The batter is using an implement uniquely unsuitable to accomplish his task. A baseball bat is normally somewhat less than a yard long; it weighs somewhere from 29 to 36 ounces. At its thickest part it is 2.25 inches in diameter. In order to strike the ball solidly, the ball must hit near the center of the bat’s circumference about six inches from the bat’s end. The spot varies from bat-to-bat depending on the type and hardness of the wood, shape and weight of the bat, but at its largest this spot is about five square inches in area.

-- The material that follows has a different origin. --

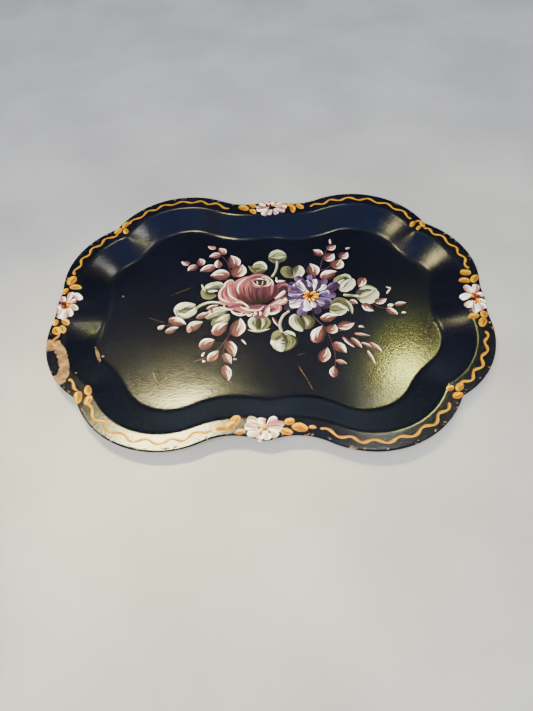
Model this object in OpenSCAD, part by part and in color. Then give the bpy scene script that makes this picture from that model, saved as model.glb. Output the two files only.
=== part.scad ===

Think of that for a moment. A hitter must swing a yard-long piece of round wood in such a way that he contacts a small round ball moving faster than he is legally allowed to drive his car. The contact has to occur within a five-square inch area of the wood. The plane of the strike zone varies from hitter-to-hitter but is theoretically 17 inches wide and approximately two feet tall. Of course, the zone is not a plane at all, but a volume of approximately 4.5 cubic feet. It extends from the front of home plate to the rear and a ball passing through it at any point is supposed to be a strike. In real life, the zone tends to be wider and shorter than the rulebook stipulates. Nonetheless, the batter is defending more than four cubic feet of space with a five-square-inch weapon and he has to swing the bat at a speed of 70 miles per hour in order to move it from his shoulder to the center of the plate. “It is far more likely that the pitcher will accidentally throw the ball in the way of the hitter's bat than it is for the hitter to time the pitch perfectly and execute flawless swing mechanics to achieve 100% on-time contact on their own,” according to Perry Husband, who has studied pitcher-batter interactions extensively.